Supplied entries:

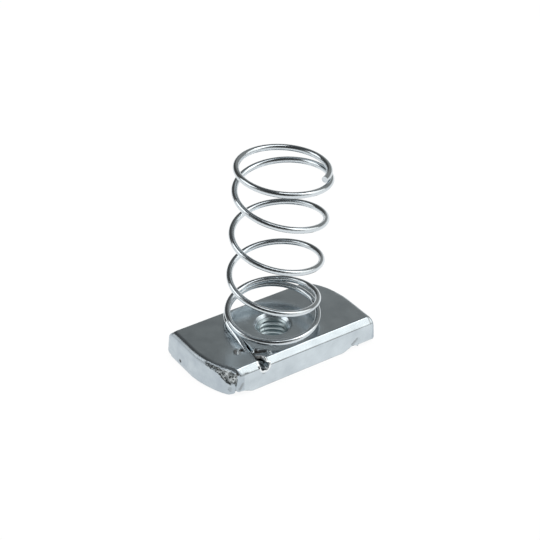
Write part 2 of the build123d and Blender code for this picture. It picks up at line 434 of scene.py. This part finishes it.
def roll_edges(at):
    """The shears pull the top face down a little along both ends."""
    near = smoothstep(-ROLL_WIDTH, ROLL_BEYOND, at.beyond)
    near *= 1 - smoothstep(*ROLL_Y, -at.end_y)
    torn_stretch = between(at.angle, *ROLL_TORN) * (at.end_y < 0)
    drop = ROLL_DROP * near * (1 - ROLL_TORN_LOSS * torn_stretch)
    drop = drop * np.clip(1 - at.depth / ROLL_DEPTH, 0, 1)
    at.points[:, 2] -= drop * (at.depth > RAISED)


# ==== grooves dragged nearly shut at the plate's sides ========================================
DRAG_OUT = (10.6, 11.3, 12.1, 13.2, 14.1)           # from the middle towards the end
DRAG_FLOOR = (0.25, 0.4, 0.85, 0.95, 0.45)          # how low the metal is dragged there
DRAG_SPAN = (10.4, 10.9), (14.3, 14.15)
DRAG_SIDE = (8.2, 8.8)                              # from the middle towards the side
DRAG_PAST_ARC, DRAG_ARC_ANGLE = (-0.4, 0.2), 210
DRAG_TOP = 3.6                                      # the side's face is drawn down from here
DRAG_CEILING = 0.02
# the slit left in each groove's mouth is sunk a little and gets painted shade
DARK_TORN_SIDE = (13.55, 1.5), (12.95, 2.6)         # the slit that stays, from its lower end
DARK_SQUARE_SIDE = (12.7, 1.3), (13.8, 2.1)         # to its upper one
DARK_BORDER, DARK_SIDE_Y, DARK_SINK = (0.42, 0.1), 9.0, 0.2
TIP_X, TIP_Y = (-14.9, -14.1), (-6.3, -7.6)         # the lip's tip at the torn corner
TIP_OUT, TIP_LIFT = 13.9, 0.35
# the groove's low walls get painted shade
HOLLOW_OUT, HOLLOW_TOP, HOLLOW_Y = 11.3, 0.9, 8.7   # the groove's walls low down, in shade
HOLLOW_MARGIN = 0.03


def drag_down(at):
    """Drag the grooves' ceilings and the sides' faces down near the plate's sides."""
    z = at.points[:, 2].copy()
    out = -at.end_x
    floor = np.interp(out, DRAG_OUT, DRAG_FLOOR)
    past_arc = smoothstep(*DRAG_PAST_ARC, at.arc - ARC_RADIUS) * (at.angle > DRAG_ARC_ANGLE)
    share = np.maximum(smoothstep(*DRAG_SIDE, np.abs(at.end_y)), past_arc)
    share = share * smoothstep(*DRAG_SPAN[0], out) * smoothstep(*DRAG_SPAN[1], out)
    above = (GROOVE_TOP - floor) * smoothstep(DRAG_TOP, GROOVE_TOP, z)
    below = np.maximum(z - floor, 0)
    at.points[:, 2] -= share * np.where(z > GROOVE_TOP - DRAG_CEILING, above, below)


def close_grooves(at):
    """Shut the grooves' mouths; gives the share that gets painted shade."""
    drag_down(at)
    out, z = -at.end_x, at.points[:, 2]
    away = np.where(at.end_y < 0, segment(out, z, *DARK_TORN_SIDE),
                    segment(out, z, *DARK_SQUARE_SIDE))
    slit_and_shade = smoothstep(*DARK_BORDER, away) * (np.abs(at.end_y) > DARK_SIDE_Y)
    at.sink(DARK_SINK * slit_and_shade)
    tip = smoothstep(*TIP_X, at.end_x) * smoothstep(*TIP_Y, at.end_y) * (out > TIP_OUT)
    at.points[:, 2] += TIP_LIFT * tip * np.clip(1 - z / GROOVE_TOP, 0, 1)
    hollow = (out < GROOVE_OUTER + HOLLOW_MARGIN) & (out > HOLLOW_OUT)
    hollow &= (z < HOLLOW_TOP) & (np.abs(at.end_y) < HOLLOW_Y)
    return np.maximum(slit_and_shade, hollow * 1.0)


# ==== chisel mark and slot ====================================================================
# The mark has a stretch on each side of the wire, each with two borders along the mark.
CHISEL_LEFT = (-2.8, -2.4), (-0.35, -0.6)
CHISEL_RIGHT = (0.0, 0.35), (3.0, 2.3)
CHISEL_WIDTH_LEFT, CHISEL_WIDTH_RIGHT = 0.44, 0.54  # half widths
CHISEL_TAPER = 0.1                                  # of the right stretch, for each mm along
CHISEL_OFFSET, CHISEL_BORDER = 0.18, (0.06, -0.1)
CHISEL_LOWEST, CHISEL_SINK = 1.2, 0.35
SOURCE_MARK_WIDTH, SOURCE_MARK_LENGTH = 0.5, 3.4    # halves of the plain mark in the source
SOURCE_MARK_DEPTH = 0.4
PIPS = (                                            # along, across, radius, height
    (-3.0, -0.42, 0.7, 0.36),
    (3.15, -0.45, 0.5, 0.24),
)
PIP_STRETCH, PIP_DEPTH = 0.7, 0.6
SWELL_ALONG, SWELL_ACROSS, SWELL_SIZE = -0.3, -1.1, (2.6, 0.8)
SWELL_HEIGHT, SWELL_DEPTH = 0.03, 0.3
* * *
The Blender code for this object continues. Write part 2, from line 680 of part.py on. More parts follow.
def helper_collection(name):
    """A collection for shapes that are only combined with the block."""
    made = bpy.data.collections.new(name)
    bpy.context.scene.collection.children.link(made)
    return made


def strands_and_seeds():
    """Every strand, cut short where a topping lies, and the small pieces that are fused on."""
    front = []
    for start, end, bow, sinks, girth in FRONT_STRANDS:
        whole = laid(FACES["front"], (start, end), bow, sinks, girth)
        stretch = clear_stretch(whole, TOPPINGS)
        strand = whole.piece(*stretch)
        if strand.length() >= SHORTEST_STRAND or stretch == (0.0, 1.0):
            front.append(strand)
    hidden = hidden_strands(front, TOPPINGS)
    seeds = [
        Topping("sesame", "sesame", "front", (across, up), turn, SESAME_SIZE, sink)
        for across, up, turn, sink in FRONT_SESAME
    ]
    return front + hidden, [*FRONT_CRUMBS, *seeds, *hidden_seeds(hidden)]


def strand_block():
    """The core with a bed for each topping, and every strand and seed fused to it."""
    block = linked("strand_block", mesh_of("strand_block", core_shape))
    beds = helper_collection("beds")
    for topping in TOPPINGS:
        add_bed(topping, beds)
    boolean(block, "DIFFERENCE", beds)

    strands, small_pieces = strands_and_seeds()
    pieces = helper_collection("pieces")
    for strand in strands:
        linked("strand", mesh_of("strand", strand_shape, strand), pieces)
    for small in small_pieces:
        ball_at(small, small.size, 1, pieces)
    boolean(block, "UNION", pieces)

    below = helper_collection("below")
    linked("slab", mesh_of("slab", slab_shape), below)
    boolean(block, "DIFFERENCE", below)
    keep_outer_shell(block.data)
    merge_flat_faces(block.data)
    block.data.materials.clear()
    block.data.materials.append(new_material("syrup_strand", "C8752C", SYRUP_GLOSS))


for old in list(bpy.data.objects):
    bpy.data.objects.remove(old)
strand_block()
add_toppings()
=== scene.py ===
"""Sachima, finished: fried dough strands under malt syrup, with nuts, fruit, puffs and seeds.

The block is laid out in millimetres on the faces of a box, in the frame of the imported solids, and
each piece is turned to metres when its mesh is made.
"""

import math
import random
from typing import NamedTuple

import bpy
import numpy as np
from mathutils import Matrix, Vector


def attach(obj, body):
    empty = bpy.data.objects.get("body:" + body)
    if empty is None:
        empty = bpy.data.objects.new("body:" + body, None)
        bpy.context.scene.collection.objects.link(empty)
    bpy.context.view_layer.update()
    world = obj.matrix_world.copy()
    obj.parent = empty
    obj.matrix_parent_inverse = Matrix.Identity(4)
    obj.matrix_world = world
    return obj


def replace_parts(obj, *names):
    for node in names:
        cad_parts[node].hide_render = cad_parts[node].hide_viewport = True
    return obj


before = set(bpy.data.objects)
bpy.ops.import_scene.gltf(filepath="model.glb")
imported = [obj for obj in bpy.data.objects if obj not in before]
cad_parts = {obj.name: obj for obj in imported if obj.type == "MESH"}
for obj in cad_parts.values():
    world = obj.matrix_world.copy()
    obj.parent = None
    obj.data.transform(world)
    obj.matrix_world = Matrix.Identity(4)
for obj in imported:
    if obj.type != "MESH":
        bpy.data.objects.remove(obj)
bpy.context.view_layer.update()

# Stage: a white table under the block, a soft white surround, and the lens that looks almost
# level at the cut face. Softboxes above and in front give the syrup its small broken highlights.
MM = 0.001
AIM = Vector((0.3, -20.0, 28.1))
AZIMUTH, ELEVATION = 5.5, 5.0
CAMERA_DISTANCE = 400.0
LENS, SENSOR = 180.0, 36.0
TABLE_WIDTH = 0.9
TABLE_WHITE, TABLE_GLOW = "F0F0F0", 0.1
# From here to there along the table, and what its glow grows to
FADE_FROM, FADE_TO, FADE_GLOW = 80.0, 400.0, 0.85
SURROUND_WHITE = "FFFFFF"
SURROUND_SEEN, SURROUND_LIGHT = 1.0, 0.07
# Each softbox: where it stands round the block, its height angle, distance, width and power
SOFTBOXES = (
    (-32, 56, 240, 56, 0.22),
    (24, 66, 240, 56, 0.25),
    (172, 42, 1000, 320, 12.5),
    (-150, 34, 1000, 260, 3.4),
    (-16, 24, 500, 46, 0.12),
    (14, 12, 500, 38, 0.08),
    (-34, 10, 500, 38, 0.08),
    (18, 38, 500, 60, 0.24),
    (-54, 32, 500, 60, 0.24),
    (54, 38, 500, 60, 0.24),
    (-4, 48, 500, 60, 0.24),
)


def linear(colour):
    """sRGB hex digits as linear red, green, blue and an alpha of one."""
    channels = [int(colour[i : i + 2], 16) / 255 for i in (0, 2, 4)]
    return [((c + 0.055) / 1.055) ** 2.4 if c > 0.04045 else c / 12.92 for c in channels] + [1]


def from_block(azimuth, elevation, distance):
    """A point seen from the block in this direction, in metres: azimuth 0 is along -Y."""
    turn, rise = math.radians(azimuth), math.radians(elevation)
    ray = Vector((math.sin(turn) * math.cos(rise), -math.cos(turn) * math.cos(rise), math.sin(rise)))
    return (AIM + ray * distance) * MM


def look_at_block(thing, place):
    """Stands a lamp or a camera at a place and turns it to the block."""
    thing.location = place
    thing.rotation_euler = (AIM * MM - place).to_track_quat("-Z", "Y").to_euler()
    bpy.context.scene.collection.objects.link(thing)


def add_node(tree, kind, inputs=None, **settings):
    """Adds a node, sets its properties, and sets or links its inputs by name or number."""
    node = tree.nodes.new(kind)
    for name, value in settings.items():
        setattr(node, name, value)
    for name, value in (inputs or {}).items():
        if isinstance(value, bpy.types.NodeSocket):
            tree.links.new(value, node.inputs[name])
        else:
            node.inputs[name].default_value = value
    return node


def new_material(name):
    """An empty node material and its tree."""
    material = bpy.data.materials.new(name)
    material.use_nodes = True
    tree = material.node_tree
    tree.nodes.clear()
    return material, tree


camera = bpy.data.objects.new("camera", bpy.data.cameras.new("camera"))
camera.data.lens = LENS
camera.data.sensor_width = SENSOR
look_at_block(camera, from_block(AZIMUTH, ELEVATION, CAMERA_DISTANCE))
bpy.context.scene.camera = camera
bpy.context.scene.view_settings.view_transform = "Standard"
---
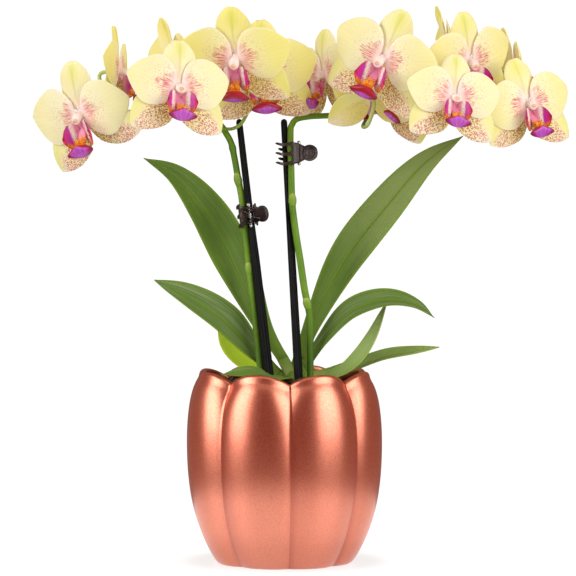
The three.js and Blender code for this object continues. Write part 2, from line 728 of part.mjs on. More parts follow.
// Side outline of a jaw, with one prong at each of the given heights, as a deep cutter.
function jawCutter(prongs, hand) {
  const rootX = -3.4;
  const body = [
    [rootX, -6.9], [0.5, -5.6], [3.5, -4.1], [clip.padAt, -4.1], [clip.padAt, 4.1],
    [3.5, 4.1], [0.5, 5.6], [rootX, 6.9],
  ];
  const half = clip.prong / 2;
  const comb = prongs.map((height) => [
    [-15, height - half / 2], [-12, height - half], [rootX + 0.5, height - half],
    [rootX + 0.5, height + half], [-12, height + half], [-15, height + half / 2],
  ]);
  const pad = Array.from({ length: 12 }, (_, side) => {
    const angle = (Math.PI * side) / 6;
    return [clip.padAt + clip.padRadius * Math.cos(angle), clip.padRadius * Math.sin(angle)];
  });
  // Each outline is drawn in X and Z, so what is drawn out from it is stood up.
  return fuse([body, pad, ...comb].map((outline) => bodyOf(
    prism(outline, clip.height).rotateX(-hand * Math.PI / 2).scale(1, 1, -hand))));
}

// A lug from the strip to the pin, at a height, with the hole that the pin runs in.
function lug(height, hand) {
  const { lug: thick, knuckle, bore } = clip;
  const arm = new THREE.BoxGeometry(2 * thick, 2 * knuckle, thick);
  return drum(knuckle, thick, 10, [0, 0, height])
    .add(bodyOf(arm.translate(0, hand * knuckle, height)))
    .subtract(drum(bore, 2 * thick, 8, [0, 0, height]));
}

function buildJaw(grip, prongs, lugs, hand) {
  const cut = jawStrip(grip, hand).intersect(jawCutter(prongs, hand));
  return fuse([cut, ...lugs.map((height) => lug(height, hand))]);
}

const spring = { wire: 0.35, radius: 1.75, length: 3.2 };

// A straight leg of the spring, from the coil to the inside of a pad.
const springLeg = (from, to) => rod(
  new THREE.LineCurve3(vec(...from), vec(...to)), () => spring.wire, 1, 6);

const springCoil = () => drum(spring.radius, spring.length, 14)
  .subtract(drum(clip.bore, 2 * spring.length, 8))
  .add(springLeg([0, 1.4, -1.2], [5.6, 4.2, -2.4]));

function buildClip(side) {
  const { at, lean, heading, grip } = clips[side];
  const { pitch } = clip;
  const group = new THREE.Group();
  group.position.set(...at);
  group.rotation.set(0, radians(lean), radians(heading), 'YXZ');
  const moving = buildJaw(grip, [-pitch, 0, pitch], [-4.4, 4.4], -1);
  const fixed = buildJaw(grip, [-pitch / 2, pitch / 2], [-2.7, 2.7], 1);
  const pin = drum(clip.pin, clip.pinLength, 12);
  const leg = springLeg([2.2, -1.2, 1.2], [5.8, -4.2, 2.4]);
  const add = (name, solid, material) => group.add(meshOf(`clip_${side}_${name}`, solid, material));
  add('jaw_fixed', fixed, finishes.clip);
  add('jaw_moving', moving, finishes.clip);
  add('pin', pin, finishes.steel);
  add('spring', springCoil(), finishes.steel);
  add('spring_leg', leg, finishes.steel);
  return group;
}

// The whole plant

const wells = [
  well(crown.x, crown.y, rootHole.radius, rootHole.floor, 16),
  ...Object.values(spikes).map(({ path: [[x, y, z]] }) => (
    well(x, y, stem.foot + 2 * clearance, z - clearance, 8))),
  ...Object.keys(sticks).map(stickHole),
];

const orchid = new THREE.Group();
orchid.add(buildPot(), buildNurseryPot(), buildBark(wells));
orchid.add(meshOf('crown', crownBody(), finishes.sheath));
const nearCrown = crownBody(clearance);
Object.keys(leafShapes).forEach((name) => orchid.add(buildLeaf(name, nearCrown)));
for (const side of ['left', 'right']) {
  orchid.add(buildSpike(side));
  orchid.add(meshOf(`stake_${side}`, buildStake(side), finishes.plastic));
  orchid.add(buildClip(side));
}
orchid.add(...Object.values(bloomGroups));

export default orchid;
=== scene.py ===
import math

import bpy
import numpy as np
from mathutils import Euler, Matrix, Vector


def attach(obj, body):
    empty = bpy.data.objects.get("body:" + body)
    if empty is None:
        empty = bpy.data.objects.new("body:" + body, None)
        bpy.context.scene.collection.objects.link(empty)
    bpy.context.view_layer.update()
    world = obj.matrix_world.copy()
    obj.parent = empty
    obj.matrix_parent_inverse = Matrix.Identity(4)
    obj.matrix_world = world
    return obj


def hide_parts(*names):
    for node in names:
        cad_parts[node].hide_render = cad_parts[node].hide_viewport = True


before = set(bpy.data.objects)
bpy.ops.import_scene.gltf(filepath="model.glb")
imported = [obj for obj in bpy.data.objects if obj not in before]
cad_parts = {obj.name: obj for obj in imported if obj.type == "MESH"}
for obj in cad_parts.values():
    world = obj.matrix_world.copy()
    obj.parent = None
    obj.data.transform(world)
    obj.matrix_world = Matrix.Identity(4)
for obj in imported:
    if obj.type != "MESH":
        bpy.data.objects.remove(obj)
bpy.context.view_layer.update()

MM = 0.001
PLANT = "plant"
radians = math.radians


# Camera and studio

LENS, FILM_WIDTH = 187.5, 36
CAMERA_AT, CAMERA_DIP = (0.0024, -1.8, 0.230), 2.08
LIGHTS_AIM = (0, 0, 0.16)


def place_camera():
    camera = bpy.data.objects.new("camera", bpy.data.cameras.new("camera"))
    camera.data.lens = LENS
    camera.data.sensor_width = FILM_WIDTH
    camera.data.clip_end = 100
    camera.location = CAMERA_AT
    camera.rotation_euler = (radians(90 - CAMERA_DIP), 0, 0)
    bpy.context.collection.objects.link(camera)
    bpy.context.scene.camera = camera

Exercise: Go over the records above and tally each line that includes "continues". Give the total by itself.

Solution to this problem: 2